« call me queen of the wicked,
these are the games of the week-end »
– ❊ –
« elle se prend pour qui ? »
« elle sait que c’est démodé
la monarchie et les princesses ? »
« elle est quand même belle sa robe. »
« j’ai entendu dire que ça venait
d’un grand couturier allemand. »
« si j’avais son pognon, moi aussi
je m’achèterais des fringues d’europe. »
« on dirait une déesse. »
« eh, les premières années, respectez votre ainée. » les trois filles, le rouge aux joues et le regard à la fois honteux et admirateur, s’en vont rapidement devant l’air menaçant de meiko. ses cheveux bouclés, teint en rouge et arrivant jusqu’à ses reins, lui ont donné le surnom de sorcière. enfin, c’est ce qu’elle prétend. mais tout le monde sait que c’est à cause de son nez un peu trop grand et de sa voix rocailleuse.

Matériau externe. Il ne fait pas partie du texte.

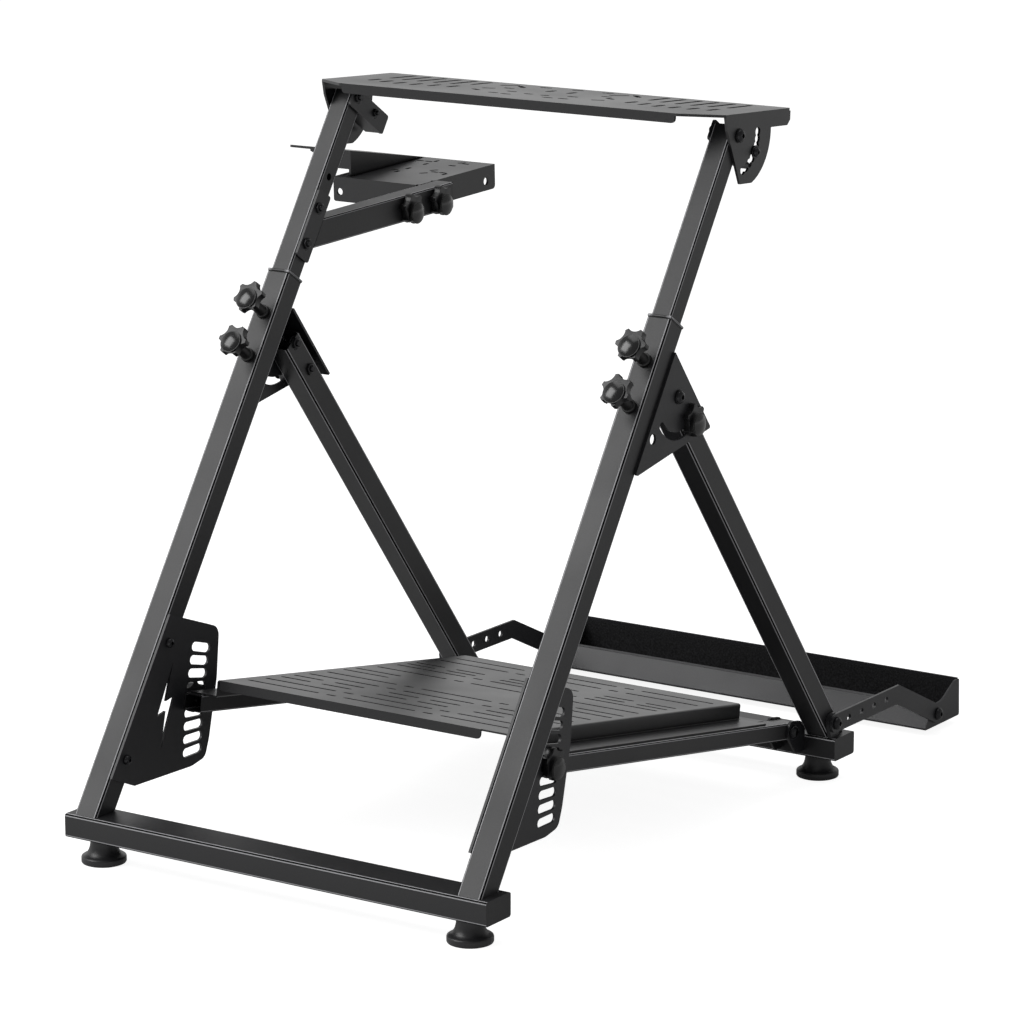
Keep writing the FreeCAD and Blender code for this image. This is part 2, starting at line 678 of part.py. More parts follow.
bracket_low = named_point("bracket_low", polar(bracket_round, S["bracket_radius"], -68))
bracket_high = named_point("bracket_high", polar(bracket_round, S["bracket_radius"], 3))
bracket_side = [(shoulder, under), (shoulder + 4, 6), (6, bracket_low[1]), bracket_low + (bracket_round, 1),
                bracket_high, (back - 6, bracket_high[1]), (back, bracket_high[1] + 6), (back, under)]
for hand, low, high in sides(bracket_in, bracket_out):
    pad(wheel_plate, hand + "_bracket", "YZ_Plane", low, high, bracket_side)
for hand, low, high in sides(bracket_in - 1, bracket_out + 1):
    cut(wheel_plate, hand + "_holes", "YZ_Plane", low, high,
        [notched_slot(S["tilt_radius"], S["tilt_notch"], S["tilt_step"], notch_first, 8)],
        [(0, 0, bolt_hole)])

columns = (120, 141.5, 163, 184.5, 206, 227.5)
rear_slots = (44, 54, 57, 59, 58, 52)
front_slots = (18, 11, 6, 4, 8, 15)
side_slots = [slot(size(sign * x), 98 - length / 2, length, 6.5, 90)
              for x, length in zip(columns, rear_slots) for sign in (-1, 1)]
side_slots += [slot(size(sign * x), size(y), 25, 6.5, 90)
               for x, y in zip(columns, front_slots) for sign in (-1, 1)]
middle_slots = [slot(size(x), size(y), length, 6.5, angle) for x, y, length, angle in (
    (-42, 92, 16, 0), (0, 94, 16, 0), (42, 92, 16, 0), (-41, 20, 14, 0), (41, 20, 14, 0),
    (-11, 9, 12, 0), (11, 9, 12, 0), (-47, -9, 14, 0), (47, -9, 14, 0), (-28, -12, 14, 0),
    (28, -12, 14, 0), (-82, 34, 16, 30), (82, 34, 16, -30), (-82, 8, 16, -30), (82, 8, 16, 30),
    (-66, 52, 14, 0), (66, 52, 14, 0), (-86, 84, 24, 45), (86, 84, 24, -45),
    (-66, 78, 24, -45), (66, 78, 24, 45), (-14, 60, 20, 90), (14, 60, 20, 90))]
cut(wheel_plate, "side_slots", "XY_Plane", under - 1, top + 1, side_slots)
cut(wheel_plate, "middle_slots", "XY_Plane", under - 1, top + 1, middle_slots)

# tilt clips: a bar across each upper tube's inner face, with a foot behind the tube
tube_face = named("tube_face", leg_in + gap)
clip_front = gap + 0.5
clip_back = named("clip_back", clip_front + S["clip_reach"])
clip_low = named("clip_low", S["pivot_along"] - S["clip_height"] / 2)
clip_high = named("clip_high", S["pivot_along"] + S["clip_height"] / 2)
tilt_at = span / 2 + S["tilt_radius"]
clips = []
for hand, low, high in sides(tube_face - steel, tube_face):
    clip = slab(hand + "_tilt_clip", "YZ_Plane", low, high,
                rectangle(clip_front, clip_low, clip_back, clip_high, 3), LEG, False)
    foot_span = (low, high + 19) if hand == "right" else (low - 19, high)
    pad(clip, "foot", "YZ_Plane", *foot_span, rectangle(span - 1, clip_low, clip_back - 4, clip_low + steel))
    cut(clip, "holes", "YZ_Plane", low - 1, high + 1,
        circles=[(span / 2, S["pivot_along"], bolt_hole), (tilt_at, S["pivot_along"], S["pin_radius"] + loose)])
    clips.append(clip)
group("tilt_clips", clips)

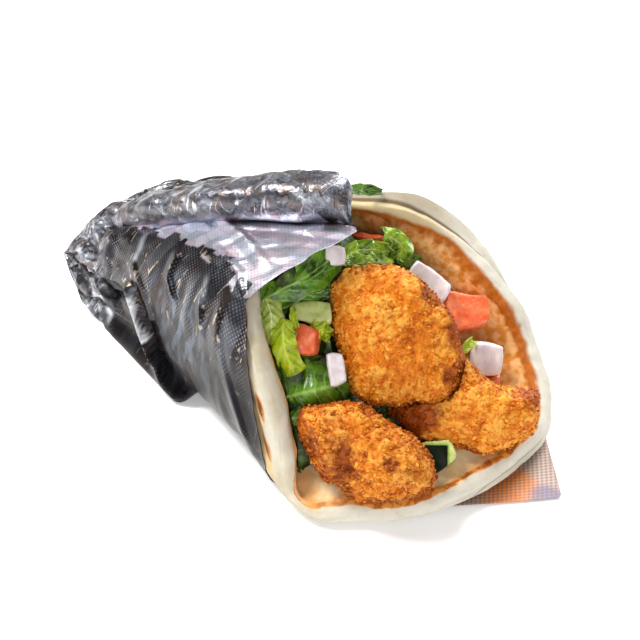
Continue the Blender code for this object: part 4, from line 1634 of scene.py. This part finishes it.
# ------------------------------------------------------------------ crumbed shrimp
@dataclass(frozen=True)
class CrumbedShrimp:
    """A crumbed and fried shrimp piece in the place of its CAD node.

    Swell, knobs, clumps and grain are (size, height), burns (centre, radius), dents (centre, radius,
    depth), and relief holds the weights of a constant, swell, knobs, clumps, grain and fine grain.
    """

    node: str
    toast_side: Triple
    toast: float = 0.5
    rim_toast: float = 0.55
    tan: float = 0.0
    burns: tuple[tuple[Triple, float], ...] = ()
    facing: Triple = TO_CAMERA
    voxel: float = 0.36
    rounding: int = 5
    shrink: float = 0.3
    swell: Pair = (6.0, 0.9)
    knobs: Pair = (2.2, 0.45)
    clumps: Pair = (1.7, 0.5)
    grain: Pair = (0.85, 0.3)
    dents: tuple[tuple[Triple, float, float], ...] = ()
    crumbs: int = 2400
    mean_lump: float = 0.62
    relief: tuple[float, ...] = (0.56, 0.3, 0.35, 0.5, 0.35, 0.2)

    def build(self) -> bpy.types.Object:
        """Coat the node's shape with crumbs.

        Returns:
            The piece's object.
        """
        piece, layout, normals = Bench.rounded(self.node, self.node + "_coat", self.voxel, self.rounding)
        swell, knobs = rough(layout, self.swell[0], 9.0), rough(layout, self.knobs[0], 1.3)
        grain = lumps(layout + knobs[:, None], self.grain[0], 4.1) - self.mean_lump
        fine = rough(layout, 0.55 * self.grain[0], 2.7)
        clumps = lumps(layout + 1.2 * knobs[:, None], self.clumps[0], 6.6) - self.mean_lump
        height = self.swell[1] * swell + self.knobs[1] * knobs + self.clumps[1] * clumps - self.shrink
        height = height + self.grain[1] * (grain + 0.6 * fine)
        for centre, radius, depth in self.dents:
            height = height - depth * hump(layout, centre, radius)
        layout = layout + normals * height[:, None]
        Bench.lay(piece, layout)
        relief = sum(share * part for share, part in zip(self.relief, (1.0, swell, knobs, clumps, grain, fine)))
        Bench.mark(piece, relief=np.clip(relief, 0, 1), toast=self.toasting(layout, normals))
        Bench.smooth(piece)
        return piece

    def toasting(self, layout: Array, normals: Array) -> Array:
        """How brown the coat is, from 0 to 1.

        Args:
            layout: Places on the coat in the wrap's layout.
            normals: The coat's normals there.

        Returns:
            One value for each place.
        """
        side = np.array(self.toast_side) / np.linalg.norm(self.toast_side)
        brown = self.tan + self.toast * ease(normals @ side, 0.0, 0.9)
        brown = brown + self.rim_toast * (1 - np.abs(normals @ np.array(self.facing))) ** 2
        for centre, radius in self.burns:
            brown = np.maximum(brown, 1.5 * hump(layout, centre, radius))
        for centre, radius, _ in self.dents:
            brown = brown + 0.5 * hump(layout, centre, radius)
        return brown


@dataclass(frozen=True)
class LooseCrumbs:
    """Bigger crumbs that stand out of the coats, copies of a few modelled ones."""

    size: Pair = (0.26, 0.75)
    kinds: int = 4
    seed: int = 7
    sink: float = 0.12
    stretch: Triple = (1.15, 0.85, 0.6)
    jag: float = 0.4
    shades: Pair = (0.35, 1.0)
    toast_spread: Pair = (-0.15, 0.15)
    sharp: float = 35.0

    def _model(self, kind: int) -> tuple[Array, Array]:
        """One angular crumb of radius 1.

        Args:
            kind: Number that gives the crumb its own shape.

        Returns:
            Its vertices and its triangles.
        """
        bpy.ops.object.select_all(action="DESELECT")
        bpy.ops.mesh.primitive_ico_sphere_add(subdivisions=1, radius=1)
        crumb = bpy.context.object
        with Bench.editing(crumb):
            bpy.ops.transform.resize(value=self.stretch, center_override=(0, 0, 0))
            bpy.ops.transform.vertex_random(offset=self.jag, seed=kind + 3)
        corners = np.array([face.vertices[:] for face in crumb.data.polygons])
        places = Bench.places(crumb)
        bpy.data.objects.remove(crumb)
        return places, corners

    def build(self, coats: Sequence[tuple[CrumbedShrimp, bpy.types.Object]]) -> bpy.types.Object:
        """Scatter copies of the crumbs over the coats.

        Args:
            coats: Shrimp pieces with their objects.

        Returns:
            One object with all crumbs.
        """
        models = [self._model(kind) for kind in range(self.kinds)]
        dice = np.random.default_rng(self.seed)
        verts, faces, relief, toast = [], [], [], []
        for shrimp, coat in coats:
            layout, normals = Bench.surface(coat)
            edge = 1 - np.abs(normals @ np.array(shrimp.facing))
            chosen = dice.choice(len(layout), shrimp.crumbs, replace=False, p=(0.4 + edge) / (0.4 + edge).sum())
            brown = shrimp.toasting(layout[chosen], normals[chosen])
            for index, dark in zip(chosen, brown):
                places, corners = models[dice.integers(self.kinds)]
                spin = Matrix.Rotation(dice.uniform(0, math.tau), 3, Vector(dice.normal(size=3)))
                radius = self.size[0] + (self.size[1] - self.size[0]) * dice.random() ** 2
                middle = layout[index] + normals[index] * (radius * 0.4 - self.sink)
                faces.append(corners + len(verts) * len(places))
                verts.append(middle + places @ np.array(spin).T * radius)
                relief.append(np.full(len(places), dice.uniform(*self.shades)))
                toast.append(np.full(len(places), dark + dice.uniform(*self.toast_spread)))
        mesh = bpy.data.meshes.new("loose_crumbs")
        mesh.from_pydata(SKIN.to_frame(np.concatenate(verts)), [], np.concatenate(faces).tolist())
        piece = Bench.show("loose_crumbs", mesh)
        Bench.mark(piece, relief=np.concatenate(relief), toast=np.concatenate(toast))
        Bench.smooth(piece, self.sharp)
        return piece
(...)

meiko. avec ses lèvres pulpeuses en forme de cœur qu’elle peint d’un rouge vif et ses paupières parsemés de paillettes or et argent. certes, elle est petite, mais ses pieds sont toujours équipés de talons hauts et puissants. on l’entend résonner de l’autre côté du bâtiment. son caractère à la fois provocateur et jovial lui a valut le respect et l’amitié de ses paires. elle vous arrache les dents une par une si jamais vous avez ne serait-ce que l’intention de blesser une de ses amies. sa bande, c’est sacré. mais sa meilleure amie encore plus. queenie.
meiko et queenie. queenie et meiko. inséparable depuis la nuit des temps. comme l’eau et le feu, comme la terre et le ciel. opposées en toute chose, se ressemblant dans les petits gestes du quotidien. rien ne saurait les séparer, ni même leurs désaccords constants. qui n’a pas entendu les murs trembler de leurs cris inhumains et de leurs insultes malsaines ? qui n’a pas vu les fleurs s’ouvrir devant leur amour incandescent pour l’autre ? meiko fait ressortir le pire de queenie. queenie fait ressortir la bonté de meiko. et pourtant, lorsqu’il faut en confronter une, il est préférable de faire à meiko. ses cheveux vont vous fouetter le visage, ses talons vont vous écraser vos orteils, mais vous resterez intacte, prête à vous reconstruire. face à queenie, préparez-vous à avoir votre cœur brisé, vos os en miettes sous la douleur de sa grâce, le visage embrasé par son regard chaleureux. sa méchanceté est sa gentillesse. l’un ne va pas sans l’autre. étrangement franche et sincère, chaque mot est comme un couteau aiguisé. sa voix vous achève, elle vous transforme, vous emmène voir les étoiles et vous propulse si fort sur terre que votre corps n’est plus qu’une masse abstraite. car queenie, elle dégage cette aura qui vous étouffe et vous fait renaître.
queenie. fait de feu et d’argent. aussi calme et téméraire que l’océan. aussi somptueuse et lumineuse que la lune. queenie est une fille de la mer, sa peau dorée brille telle les écailles d’une sirène, et sa voix mélodieuse et charmante vous emporte dans les abysses profondes. sa démarche élégante vous laisse penser à la belle vie qu’elle a pu avoir. quelle majestueuse tromperie.
car la vie de queenie ne se résume pas à des paillettes et à la pluie de billets d’argent que ses parents déversent dans ses poches.
la vie de queenie, c’est voir son petit-frère de trois ans arrêter de lutter contre le cancer qui le ronge et le déchire. c’est voir sa mère tomber en dépression après la perte de son fils. c’est entendre des gens dire que les femmes ne sont bonnes qu’à rester chez elles et à s’occuper de leurs enfants. c’est entendre des gens dire que si sa mère avait fait ça au lieu de travailler, son fils serait encore en vie. c’est devoir être sous protection de la police pendant plusieurs jours à cause du travail de son père. c’est devoir trouver sa personnalité, c’est devoir trouver qui elle est au fond d’elle, parce que les journaux semblent faire le boulot à sa place.
puis la vie de queenie, c’est devoir s’incruster dans le monde, se faire une place et une renommée. c’est trouver des amis qui ne la poigneront pas dans le dos. c’est ne pas se laisser marcher sur les pieds et s’affirmer. c’est faire face aux déceptions amoureuses. à ceux qui veulent seulement profiter de son corps, et à ceux qui pensent trouver mieux ailleurs. c’est suivre le parcours qu’elle aime, se lancer dans ce qu’elle préfère.
parce que c’est ce à quoi la vie d’une jeune femme ressemble. trouver sa place dans un monde encore patriarchique, faire la part des choses en amour et en amitié, et rester fidèle à qui on est.